= AIM OF THE EXERCISE =
Copy verbatim the material from its first line to the line that holds "NOTCH_RADIUS = 0.0016", including that line.
---------- MATERIAL PROVIDED ----------
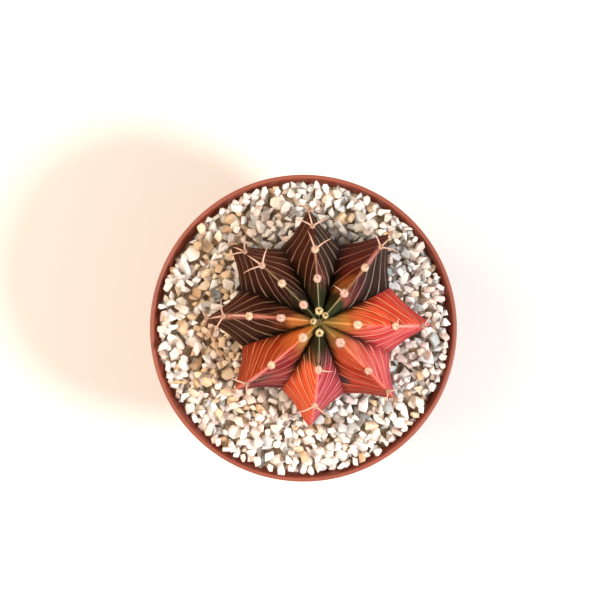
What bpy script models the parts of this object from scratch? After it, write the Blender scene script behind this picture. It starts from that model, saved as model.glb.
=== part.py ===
"""Potted star-shaped moon cactus: a ribbed stem with its areoles and spines, rooted in soil under a gravel
top dressing, in a round plastic pot. Metres, +Z up, origin at the centre of the pot's foot."""

import math
import random

import bmesh
import bpy
from mathutils import Matrix, Vector
from mathutils.bvhtree import BVHTree

# Pot
POT_HEIGHT = 0.070
POT_RIM_RADIUS = 0.0425
POT_LIP_WIDTH = 0.0011
POT_COLLAR_HEIGHT = 0.013
POT_COLLAR_DRAFT = 0.0006
POT_STEP = 0.0022
POT_FOOT_RADIUS = 0.0300
POT_WALL = 0.0012
POT_FLOOR_HEIGHT = 0.0022
POT_FLOOR_THICKNESS = 0.0016
POT_FOOT_WIDTH = 0.0024
POT_SEGMENTS = 64
LIP_ROUND = 0.0004
DRAIN_RADIUS = 0.0025
DRAIN_CIRCLE = 0.0165
DRAIN_COUNT = 6
NOTCH_COUNT = 4
NOTCH_RADIUS = 0.0016

# Soil and gravel
GAP = 0.0003
GRAVEL_TOP = POT_HEIGHT - 0.0025
GRAVEL_DEPTH = 0.009
GRAVEL_RELIEF = 0.0007
GRAVEL_RINGS = 12
GRAVEL_SEGMENTS = 48
GRAVEL_SEED = 7
SOIL_TOP = GRAVEL_TOP - GRAVEL_DEPTH
SOIL_SEGMENTS = 48
PEBBLE_COUNT = 16
PEBBLE_SIZE = 0.0021
PEBBLE_RING = 0.0358
PEBBLE_RING_SPREAD = 0.0014
PEBBLE_RING_PHASE = 2.4
PEBBLE_CORNERS = 16
PEBBLE_SEED = 100

# Stem: the crests of the ribs lie on a flattened globe that narrows to a root
STEM_RADIUS = 0.0288
STEM_DOME = 0.025
STEM_EQUATOR = GRAVEL_TOP + 0.0085
STEM_UNDERSIDE = 0.015
STEM_BASE_CENTRE = Vector((0.0023, 0.0027, 0.0))
STEM_LEAN = Vector((0.0018, -0.0006, 0.0))
CROWN_DIP = 0.0008
CROWN_DIP_SPREAD = 0.004
NECK_RADIUS = 0.006
UNDERSIDE_CURVE = 1.2
ROOT_LENGTH = 0.024
ROOT_TIP_RADIUS = 0.0012
VALLEY_DEPTH = 0.0076
VALLEY_GROWTH = 0.0075
VALLEY_FADE = 0.7
CROWN_BULGE = 0.0006
TIP_HOLLOW = 0.0011
HOLLOW_START = 0.014
HOLLOW_END = 0.038
TIP_START = 0.024
TIP_END = 0.042
TIP_UNDERCUT = 3.0
CREST_ROUND = 0.0003
FLANK_STEPS = (0.1, 0.4, 0.72)
DOME_ROWS = 12
UNDERSIDE_ROWS = 5
ROOT_ROWS = 4

# Each rib: the way it points at the equator (degrees), how far its crest swings from that towards the
# crown, its reach beside the mean, how much further its tip stands out, the arc from the crown to its first
# grown areole, the arc from one areole to the next, and the spines of those areoles that don't follow the
# rule below. A spine is its turn from the way down the crest (degrees) and its length.
RIBS = (
    {
        "azimuth": 92.5, "sweep": 0.0, "reach": 0.990, "tip": 0.0016, "first": 0.0113, "spacing": 0.0086,
        "spines": {1: ((20, 0.0050), (-69, 0.0050)), 2: ((85, 0.0048), (-90, 0.0054), (13, 0.0050))},
    },
    {
        "azimuth": 138.0, "sweep": -6.0, "reach": 1.010, "tip": 0.0017, "first": 0.0060, "spacing": 0.0079,
        "spines": {
            2: ((82, 0.0053), (-74, 0.0051), (11, 0.0048)),
            3: ((76, 0.0046), (-54, 0.0043), (21, 0.0038)),
        },
    },
    {
        "azimuth": 180.0, "sweep": -8.0, "reach": 1.000, "tip": 0.0009, "first": 0.0099, "spacing": 0.0089,
        "spines": {1: ((2, 0.0054),), 2: ((-112, 0.0051), (84, 0.0068), (13, 0.0044))},
    },
    {
        "azimuth": 221.5, "sweep": 2.0, "reach": 0.970, "tip": 0.0010, "first": 0.0058, "spacing": 0.0117,
        "spines": {2: ((-88, 0.0066), (62, 0.0040))},
    },
    {
        "azimuth": 267.0, "sweep": 3.0, "reach": 0.995, "tip": 0.0009, "first": 0.0125, "spacing": 0.0118,
        "spines": {0: ((96, 0.0040),), 1: ((-87, 0.0060), (69, 0.0050))},
    },
    {
        "azimuth": 315.5, "sweep": 0.0, "reach": 1.035, "tip": 0.0009, "first": 0.0074, "spacing": 0.0112,
        "spines": {2: ((80, 0.0030), (-84, 0.0028))},
    },
    {
        "azimuth": 357.5, "sweep": -2.0, "reach": 1.055, "tip": 0.0016, "first": 0.0097, "spacing": 0.0110,
        "spines": {1: ((5, 0.0044), (95, 0.0024)), 2: ((84, 0.0042), (-96, 0.0030))},
    },
    {
        "azimuth": 409.0, "sweep": 0.0, "reach": 1.025, "tip": 0.0016, "first": 0.0097, "spacing": 0.0094,
        "spines": {0: ((104, 0.0036),), 2: ((93, 0.0046), (-85, 0.0049), (-6, 0.0043))},
    },
)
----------
= FINAL ANSWER =
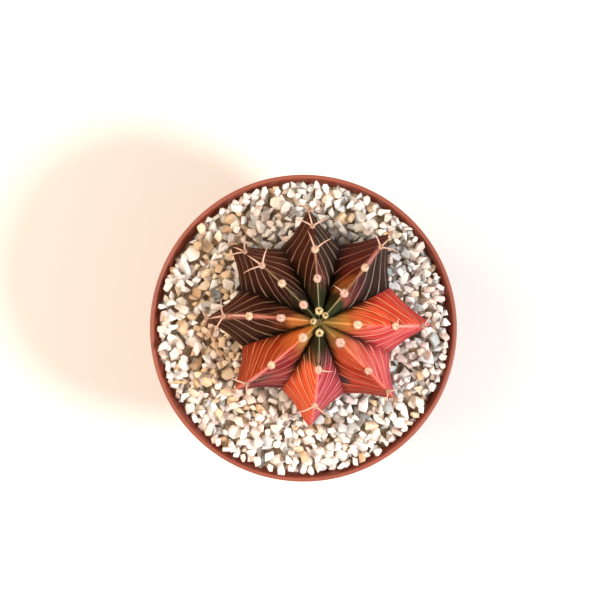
What bpy script models the parts of this object from scratch? After it, write the Blender scene script behind this picture. It starts from that model, saved as model.glb.
=== part.py ===
"""Potted star-shaped moon cactus: a ribbed stem with its areoles and spines, rooted in soil under a gravel
top dressing, in a round plastic pot. Metres, +Z up, origin at the centre of the pot's foot."""

import math
import random

import bmesh
import bpy
from mathutils import Matrix, Vector
from mathutils.bvhtree import BVHTree

# Pot
POT_HEIGHT = 0.070
POT_RIM_RADIUS = 0.0425
POT_LIP_WIDTH = 0.0011
POT_COLLAR_HEIGHT = 0.013
POT_COLLAR_DRAFT = 0.0006
POT_STEP = 0.0022
POT_FOOT_RADIUS = 0.0300
POT_WALL = 0.0012
POT_FLOOR_HEIGHT = 0.0022
POT_FLOOR_THICKNESS = 0.0016
POT_FOOT_WIDTH = 0.0024
POT_SEGMENTS = 64
LIP_ROUND = 0.0004
DRAIN_RADIUS = 0.0025
DRAIN_CIRCLE = 0.0165
DRAIN_COUNT = 6
NOTCH_COUNT = 4
NOTCH_RADIUS = 0.0016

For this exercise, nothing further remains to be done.